Red Dirt's greatest moments, though, are also its darkest: "Pardon Me (I've Got Someone to Kill)" and "Psycho." They're both death-laden covers -- the former a chilling Seventies obscurity first recorded by Johnny Paycheck, the latter written by Nashville vet Leon Payne and nailed definitively in 1981 by Elvis Costello. Williams clearly relishes the insanity of both, especially "Pardon Me," in which a pissed-off drunk excuses himself from the bar to go home and kill his philandering missus. On "Psycho" Williams kills babies, girlfriends, and finally his own mother, all the while asking her, "You think I'm psycho, don't you, momma?" The answer is obvious, but Williams drives the point home with a quivering vocal and some sobs and moans that walk the sonic line back and forth between corny and creepy. Of course he walks it masterfully. After all he's been pacing there since the Fifties.

-- John Floyd

Charlie Hunter and Leon Parker
Duo
(Blue Note)

The typical reaction of someone listening to guitarist Charlie Hunter for the first time is to search through the album notes to see who's playing bass or organ, and then, on not finding either, to blame the omission on a misprint or sloppy packaging. But it's no mistake: Hunter somehow milks all those sounds out of a single custom-made eight-string guitar, without the help of overdubs or other studio tricks. And his gifts are magnified on Duo, a new release that teams him with percussionist Leon Parker, yet at times sounds like the work of four musicians rather than just four hands.

Both Hunter and Parker have done stints as street musicians, so it seems fitting that this project originated not at the desk of a record company executive, but from a chance meeting of the two men on a Brooklyn sidewalk. Although most of the tracks recorded for the project are Hunter originals, the album's two interpretive efforts provide some of its most dramatic moments. With a slow tempo and ghostly vibrato effect, Hunter strips the jazz standard "You Don't Know What Love Is" down to its forlorn, haunting core. He lends a similar yearning melancholy feel to the Beach Boys' "Don't Talk (Put Your Head on My Shoulder)," which is supported by Parker's delicate mastery of the drum kit.

Parker's playing on Duo exhibits a more straight-ahead style than his recent solo work, but he's still his usual minimalist self, refraining from pyrotechnic showmanship in favor of dense rhythms and understated cymbal accents.
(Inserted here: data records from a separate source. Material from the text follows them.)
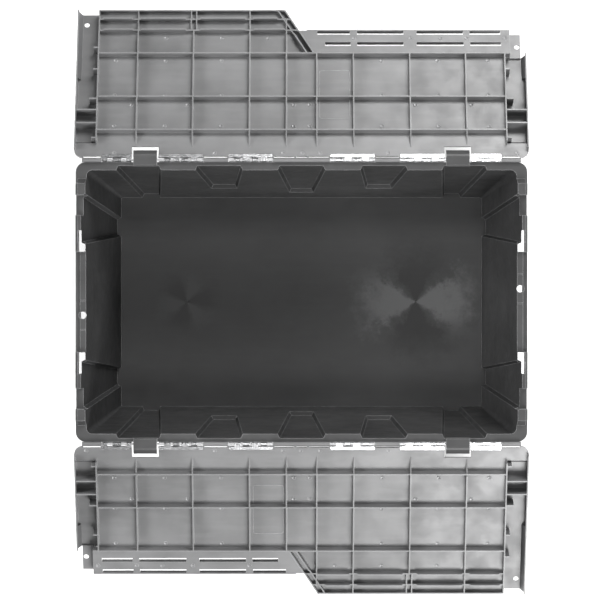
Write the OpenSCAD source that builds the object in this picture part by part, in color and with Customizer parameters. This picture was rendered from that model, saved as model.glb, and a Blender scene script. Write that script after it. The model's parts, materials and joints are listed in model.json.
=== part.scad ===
// Attached lid tote: a tapered open box with two interlocking lids, hinged on steel rods
// along its long rims. The lids are drawn open, hanging a little below level.
// Origin at the middle of the base, +X along the tote, +Z up, millimetres.

/* [Tote] */
// Height of the two hinge axes above the base
hinge_z = 306; // [280:1:340]
// Distance of each hinge axis from the middle of the tote
hinge_y = 214; // [214:1:216]
// Thickness of the moulded walls
wall = 3; // [2.4:0.1:3.2]
// Top of the floor above the base
floor_z = 6; // [6:0.5:8]
// Inside half length at the floor
floor_half_x = 289; // [284:1:292]
// Inside half width at the floor
floor_half_y = 167.5; // [164:0.5:170]
// Inside half length at the rim
rim_half_x = 324.5; // [324:0.1:325]
// Inside half width at the rim
rim_half_y = 199; // [198:0.1:199.5]
// Depth of the panels pressed outward in the walls
panel_depth = 6.5; // [4:0.5:7]
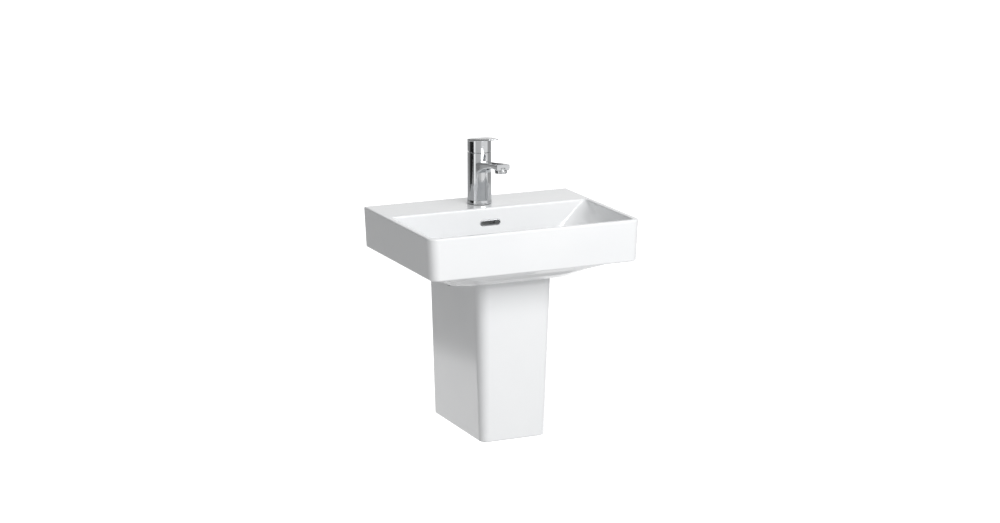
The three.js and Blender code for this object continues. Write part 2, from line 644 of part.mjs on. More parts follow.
for (const [side, sign] of SIDES) {
  place(fromRim, `supply_hose_${side}`, sweep(hoseRoute(sign), HOSE.r, 16), "braid");
  const ferrule = [[0, 2], [6, 2], [6, 11.5], [4.9, 11.5], [4.9, 23], [0, 23]];
  place(onTap, `hose_fitting_${side}`, turned(ferrule, 20), "chrome", [sign * HOSE.x, HOSE.y, 0]);

  const valve = new THREE.Group();
  valve.position.set(sign * VALVE.x, 0, VALVE.z);
  fromRim.add(valve);
  const barrel = rod(10.2, 0.4, 16).rotateX(Math.PI / 2);
  const house = [[0, 15], [12.5, 15], [13.5, 17], [13.5, 45], [12, 48], [0, 48]];
  const outlet = rod(8, 0, 21).translate(0, VALVE.axis, 0);
  const body = cut(
    join(barrel, turned(house, 20).rotateX(Math.PI / 2), outlet),
    rod(6, -1, 36, 16).rotateX(Math.PI / 2),
    rod(5, 0, 30, 16).translate(0, VALVE.axis, 0),
    rod(3.8, 34, 50, 16).rotateX(Math.PI / 2),
  );
  place(valve, `angle_valve_${side}`, body, "chrome");
  const rosette = [[10.6, 0], [25, 0], [24.4, 2.6], [15, 9], [10.6, 10], [10.6, 0]];
  place(valve, `valve_rosette_${side}`, turned(rosette).rotateX(Math.PI / 2), "chrome");
  const compression = cut(
    solid(prism(polygon(6, 19), 14, 31)),
    rod(8 + GAP, 13, 21 + GAP),
    rod(3.4, 20, 32, 12),
  );
  place(valve, `hose_nut_${side}`, compression, "chrome", [0, VALVE.axis, 0]);
  const knobShape = new THREE.Shape();
  const knobSides = 18;
  for (let i = 0; i < knobSides; i++) {
    const angle = (2 * Math.PI * i) / knobSides;
    const r = 12.6 + 1.6 * Math.cos(3 * angle);
    knobShape[i ? "lineTo" : "moveTo"](r * Math.sin(angle), r * Math.cos(angle));
  }
  const knob = join(prism(knobShape, 49, 68), rod(3.4, 38, 50, 14)).rotate([90, 0, 0]);
  place(valve, `valve_knob_${side}`, knob, "chrome");
}

// ---- waste --------------------------------------------------------------------------------------
const THREAD_R = 20.6;
const TAIL_END = -214;

function buildWasteBody() {
  const outline = [
    [17.2, TAIL_END], [THREAD_R, TAIL_END], [THREAD_R, DRAIN_SEAT + 1.6], [31, DRAIN_SEAT + 1.6],
    [31.5, DRAIN_SEAT + 2.4], [31, DRAIN_SEAT + 3.3], [24, DRAIN_SEAT + 3.2], [21.6, DRAIN_SEAT + 3],
    [18.2, DRAIN_SEAT + 0.8], [17.2, DRAIN_SEAT - 4], [17.2, TAIL_END],
  ];
  const windowHalf = 9;
  let body = cut(
    solid(turned(outline, 28)),
    box(-windowHalf, windowHalf, -30, 30, DUCT.floor + 0.5, DUCT.floor + 7.5),
  );
  const spokes = [0, 1, 2].map((i) =>
    box(6, 18.5, -1.5, 1.5, -164, -156).rotateZ((2 * Math.PI * i) / 3 + Math.PI / 6));
  for (const piece of [ring(5.3, 8.2, -166, -154, 24), ...spokes]) {
    body = body.add(solid(piece));
  }
  return body;
}

place(onDrain, "waste_body", buildWasteBody(), "chrome");
const seatSeal = ring(THREAD_R + 2 * GAP, 29, DRAIN_SEAT + GAP, DRAIN_SEAT + 1.2, 28);
place(onDrain, "waste_top_seal", seatSeal, "rubber");
const cone = [
  [THREAD_R + GAP, -156], [33, -156], [33, DRAIN_UNDER - 0.2], [24, DRAIN_UNDER - 0.2],
  [THREAD_R + GAP, DRAIN_UNDER - 0.2], [THREAD_R + GAP, -156],
];
place(onDrain, "waste_bottom_seal", turned(cone, 20), "rubber");
place(onDrain, "waste_backnut", cut(
  solid(prism(polygon(8, 58), -167, -156.3)), rod(THREAD_R + GAP, -170, -155, 28),
), "brass");
const clickUnit = [
  [3.4, -180], [5, -180], [5, -153.7], [7, -153.7], [7, -138], [3.4, -138], [3.4, -180],
];
place(onDrain, "click_cartridge", turned(clickUnit, 20), "white_plastic");

const CAP_REST = DRAIN_SEAT + 0.6;
const capOutline = [
  [0, -172], [3, -172], [3, CAP_REST], [16.6, CAP_REST], [22.6, CAP_REST + 3.8],
  [22.2, CAP_REST + 5], [12, CAP_REST + 6.6], [0, CAP_REST + 7.2],
];
place(onDrain, "waste_plug", turned(capOutline, 24), "chrome");
place(onDrain, "plug_seal", ring(13, 16.6, CAP_REST - 2.7, CAP_REST - 0.3), "rubber");

// The trim of the overflow, held in the slot of the basin.
function buildOverflowTrim() {
  const outer = SLOT.r - 0.4;
  const long = SLOT.halfWidth - 0.4;
  const frame = plan(long, outer, -outer, outer - 0.01, outer - 0.01);
  const bead = 1.6;
  const inner = outer - bead;
  frame.holes.push(plan(long - bead, inner, -inner, inner - 0.01, inner - 0.01));
  return prism(frame, 0, 7, 3).rotateX(Math.PI / 2);
}

place(fromRim, "overflow_trim", buildOverflowTrim(), "chrome", [0, -112.6, SLOT.z]);

// ---- bottle trap --------------------------------------------------------------------------------
function roundNut(bore, outer, zMin, zMax, neckBore, neckZ) {
  let body = solid(rod(outer, zMin, zMax, 24));
  for (let i = 0; i < 12; i++) {
    const angle = (2 * Math.PI * i) / 12;
    const at = [(outer + 1.2) * Math.cos(angle), (outer + 1.2) * Math.sin(angle), 0];
    body = cut(body, rod(2.2, zMin - 1, zMax + 1, 8).translate(...at));
  }
  return cut(body, rod(bore, neckZ, zMax + 1, 20), rod(neckBore, zMin - 1, zMax + 1, 20));
}

const TUBE_R = 16;
const TUBE_BORE = 14.6;
const inletNut = roundNut(THREAD_R + GAP, 27, -222, -200, TUBE_R + GAP, -217.6);
place(onDrain, "trap_inlet_nut", inletNut, "chrome");
const inletTube = [
  [TUBE_BORE, -350], [TUBE_R, -350], [TUBE_R, -217.2], [19.8, -217.2], [19.8, -215],
  [TUBE_BORE, -215], [TUBE_BORE, -350],
];
place(onDrain, "trap_inlet_tube", turned(inletTube, 20), "chrome");

function buildTrapBody() {
  const outline = [
    [TRAP_R - 3, -330], [TRAP_R - 0.4, -330], [TRAP_R - 0.4, -322], [TRAP_R + 1, -322],
    [TRAP_R + 1, -284], [TRAP_R - 4, -276], [20, -274], [20, -262], [TUBE_R + GAP, -262],
    [TUBE_R + GAP, -278],
    [TRAP_R - 3, -282], [TRAP_R - 3, -330],
  ];
  const stub = rod(18, 20, 46, 20).rotateX(-Math.PI / 2).translate(0, 0, OUTLET_Z);
  const bore = rod(14, 20, 48, 20).rotateX(-Math.PI / 2).translate(0, 0, OUTLET_Z);
  const inside = rod(TRAP_R - 3, -331, -284, 24);
  return cut(solid(turned(outline, 24)).add(solid(stub)), inside, bore);
}

place(onDrain, "trap_body", buildTrapBody(), "chrome");
place(onDrain, "trap_neck_nut", cut(
  solid(prism(polygon(12, 50), -270, -256)),
  rod(20 + GAP, -280, -259.5, 20),
  rod(TUBE_R + GAP, -262, -250, 20),
), "chrome");

const cup = [
  [0, -384], [20, -384], [27, -381], [TRAP_R + 1, -374], [TRAP_R + 2.6, -362],
  [TRAP_R + 2.6, -322.8],
  [TRAP_R, -322.8], [TRAP_R, -331.2], [TRAP_R - 1.4, -331.2], [TRAP_R - 1.4, -372], [24, -378],
  [0, -379],
];
place(onDrain, "trap_cup", turned(cup, 24), "chrome");

const outlet = new THREE.Group();
outlet.position.set(0, 0, OUTLET_Z);
outlet.rotation.x = Math.PI / 2; // +Z runs out of the wall
fromRim.add(outlet);
place(outlet, "trap_outlet_tube", ring(TUBE_BORE, TUBE_R, 0.4, 121), "chrome");
place(outlet, "trap_outlet_nut", cut(
  solid(prism(polygon(12, 44), 110, 132)),
  rod(18 + GAP, 121.6, 133, 20),
  rod(TUBE_R + GAP, 109, 123, 20),
), "chrome");
const wallFlange = [
  [TUBE_R + 0.5, 0], [32, 0], [31.2, 3], [20, 9.5], [TUBE_R + 0.5, 10.5], [TUBE_R + 0.5, 0],
];
place(outlet, "trap_wall_flange", turned(wallFlange, 24), "chrome");

export default sink;
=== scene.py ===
import math

import bmesh
import bpy
from mathutils import Matrix, Vector


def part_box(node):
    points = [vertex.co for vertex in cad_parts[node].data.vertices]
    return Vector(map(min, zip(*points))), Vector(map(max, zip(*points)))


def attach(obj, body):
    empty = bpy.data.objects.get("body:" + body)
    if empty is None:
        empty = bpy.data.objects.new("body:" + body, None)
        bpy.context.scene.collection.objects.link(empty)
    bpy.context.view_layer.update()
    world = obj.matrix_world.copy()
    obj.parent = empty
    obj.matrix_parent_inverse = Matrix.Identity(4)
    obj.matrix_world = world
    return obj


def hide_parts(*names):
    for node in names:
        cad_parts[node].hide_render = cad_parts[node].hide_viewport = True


MM = 0.001
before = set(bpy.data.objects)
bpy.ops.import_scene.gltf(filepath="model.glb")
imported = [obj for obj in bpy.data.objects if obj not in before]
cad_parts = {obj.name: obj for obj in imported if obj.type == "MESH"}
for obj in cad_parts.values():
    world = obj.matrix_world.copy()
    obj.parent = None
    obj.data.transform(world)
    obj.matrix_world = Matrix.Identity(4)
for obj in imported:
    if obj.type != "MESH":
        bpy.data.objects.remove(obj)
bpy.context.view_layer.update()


def middle(node):
    low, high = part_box(node)
    return (low + high) / 2


# ---- places -------------------------------------------------------------------------------------
RIM_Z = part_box("basin")[1].z
ON_RIM = Matrix.Translation((0, 0, RIM_Z))
ON_TAP = Matrix.Translation((0, middle("cartridge").y, RIM_Z))
ON_DRAIN = Matrix.Translation((0, middle("waste_plug").y, RIM_Z))
OUT_OF_WALL = Matrix.Rotation(math.pi / 2, 4, "X")  # turns +Z to point out of the wall


def out_of_wall(node):
    place = middle(node)
    return Matrix.Translation((place.x, 0, place.z)) @ OUT_OF_WALL


TAP_Y = ON_TAP.translation.y / MM
PIVOT_Z = 84.5
SPINDLE_LEAN = math.radians(10)
ON_SPINDLE = ON_TAP @ Matrix.Translation((0, 0, PIVOT_Z * MM)) @ Matrix.Rotation(SPINDLE_LEAN, 4, "X")
SIDES = (("left", -1), ("right", 1))

# ---- camera -------------------------------------------------------------------------------------
AZIMUTH = math.radians(-24.46)
ELEVATION = math.radians(13.10)
FOCAL_LENGTH = 96.22  # on a sensor 36 mm wide
CAMERA_FROM_RIM = Vector((-2.1441, -4.8789, 1.1051))


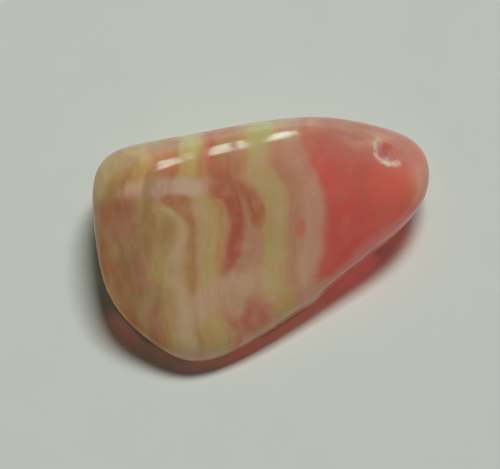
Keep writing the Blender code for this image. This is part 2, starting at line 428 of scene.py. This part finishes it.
class Graph:
    """Short names for building a material's nodes."""

    def __init__(self, material):
        self.tree = material.node_tree

    def add(self, kind, inputs=None, **settings):
        """A new node with these settings, and with values or links put in its inputs."""
        made = self.tree.nodes.new(kind)
        for name, value in settings.items():
            setattr(made, name, value)
        for name, value in (inputs or {}).items():
            self.put(made.inputs[name], value)
        return made

    def put(self, socket, value):
        if isinstance(value, bpy.types.NodeSocket):
            self.tree.links.new(value, socket)
        else:
            socket.default_value = value

    def math(self, operation, *values, clamp=False):
        made = self.add("ShaderNodeMath", dict(enumerate(values)), operation=operation, use_clamp=clamp)
        return made.outputs[0]

    def vector(self, operation, *values):
        made = self.add("ShaderNodeVectorMath", dict(enumerate(values)), operation=operation)
        return made.outputs["Value" if operation in ("LENGTH", "DOT_PRODUCT") else "Vector"]

    def join(self, x, y, z):
        return self.add("ShaderNodeCombineXYZ", {"X": x, "Y": y, "Z": z}).outputs[0]

    def noise(self, place, size, detail=2.0, roughness=0.5):
        """Noise from 0 to 1 with features of this size, at places given in mm."""
        settings = {"Vector": place, "Scale": 1 / size, "Detail": detail, "Roughness": roughness}
        return self.add("ShaderNodeTexNoise", settings).outputs["Fac"]

    def span(self, value, start, end, low=0.0, high=1.0, smooth=False):
        """The value's place between start and end, as a number from low to high."""
        shape = "SMOOTHSTEP" if smooth else "LINEAR"
        inputs = {"Value": value, "From Min": start, "From Max": end, "To Min": low, "To Max": high}
        return self.add("ShaderNodeMapRange", inputs, interpolation_type=shape).outputs["Result"]

    def mix(self, share, first, second, blend="MIX"):
        """The first colour turned into the second by this share."""
        made = self.add("ShaderNodeMix", data_type="RGBA", blend_type=blend)
        for socket, value in ((0, share), (6, first), (7, second)):
            self.put(made.inputs[socket], opaque(value) if isinstance(value, tuple) else value)
        return made.outputs[2]


def opaque(colour):
    return (*colour, 1.0)


def layer_space(graph):
    """Places in mm from the block's middle, turned so that X is across and Y is along."""
    place = graph.add("ShaderNodeTexCoord").outputs["Object"]
    place = graph.vector("MULTIPLY", place, (1 / MM,) * 3)
    place = graph.vector("SUBTRACT", place, tuple(BLOCK_MIDDLE))
    lean = math.radians(-LAYER_PLANE_LEAN)
    inputs = {"Vector": place, "Angle": lean}
    return graph.add("ShaderNodeVectorRotate", inputs, rotation_type="X_AXIS").outputs[0]


def wander(graph, place, size, reach, shift):
    """The places moved about by up to about this reach, in swirls of this size."""
    shifted = graph.vector("ADD", place, shift)
    settings = {"Vector": shifted, "Scale": 1 / size, "Detail": 1.0}
    swirl = graph.add("ShaderNodeTexNoise", settings).outputs["Color"]
    swirl = graph.vector("SUBTRACT", swirl, (0.5,) * 3)
    return graph.vector("ADD", place, graph.vector("MULTIPLY", swirl, (SWIRL_GAIN * reach,) * 3))


def edge_curve(graph, along, places):
    """How far across a layer's edge lies at this height along."""
    wide, high = CURVE_REACH
    curve = graph.add("ShaderNodeFloatCurve", {"Value": graph.span(along, -high, high)})
    curve.mapping.extend = "HORIZONTAL"
    points = curve.mapping.curves[0].points
    while len(points) < len(LEVELS):
        points.new(0.5, 0.5)
    for point, level, edge in zip(points, reversed(LEVELS), reversed(places)):
        point.location = ((level + high) / (2 * high), (edge + wide) / (2 * wide))
    curve.mapping.update()
    return graph.span(curve.outputs[0], 0.0, 1.0, -wide, wide)


def layers(graph, across, along):
    """The layers' colours, and a number that counts up by one across each of them."""
    edge = edge_curve(graph, along, LAYERS[0][3])
    number = graph.span(across, graph.math("SUBTRACT", edge, FIRST_LAYER_WIDTH), edge)
    colour = LAYERS[0][1]
    for (_, _, fade, _), (_, next_colour, _, places) in zip(LAYERS, LAYERS[1:]):
        past = graph.math("SUBTRACT", across, edge)
        colour = graph.mix(graph.span(past, -fade, fade, smooth=True), colour, next_colour)
        last = edge
        edge = edge_curve(graph, along, places)
        edge = graph.math("MAXIMUM", edge, graph.math("ADD", last, LAYER_GAP))
        number = graph.math("ADD", number, graph.span(across, last, edge))
    return colour, number


def patch_share(graph, place, middle, halves, turn, strength):
    """How much of a patch's colour shows: all of it in its middle, none past its edge."""
    offset = graph.vector("SUBTRACT", place, middle)
    inputs = {"Vector": offset, "Angle": math.radians(-turn)}
    offset = graph.add("ShaderNodeVectorRotate", inputs, rotation_type="Z_AXIS").outputs[0]
    offset = graph.vector("DIVIDE", offset, halves)
    return graph.span(graph.vector("LENGTH", offset), *PATCH_FADE, 0.0, strength, smooth=True)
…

And his drumming here puts more of an emphasis on swing (especially in the up-tempo "Recess" and the Parker-written "Belief") than the explorations of Latin, African, and Asian rhythms that have appeared on his own albums do. The song "Dark Corners" also takes a more traditional tack, but in the process allows Hunter to simultaneously lay down a walking bass line and multiple solos with his eight-string. Along with the funky track "The Spin Seekers" and the Caribbean-hued "Calypso for Grampa," it sounds unmistakably like a full band. Amazing stuff.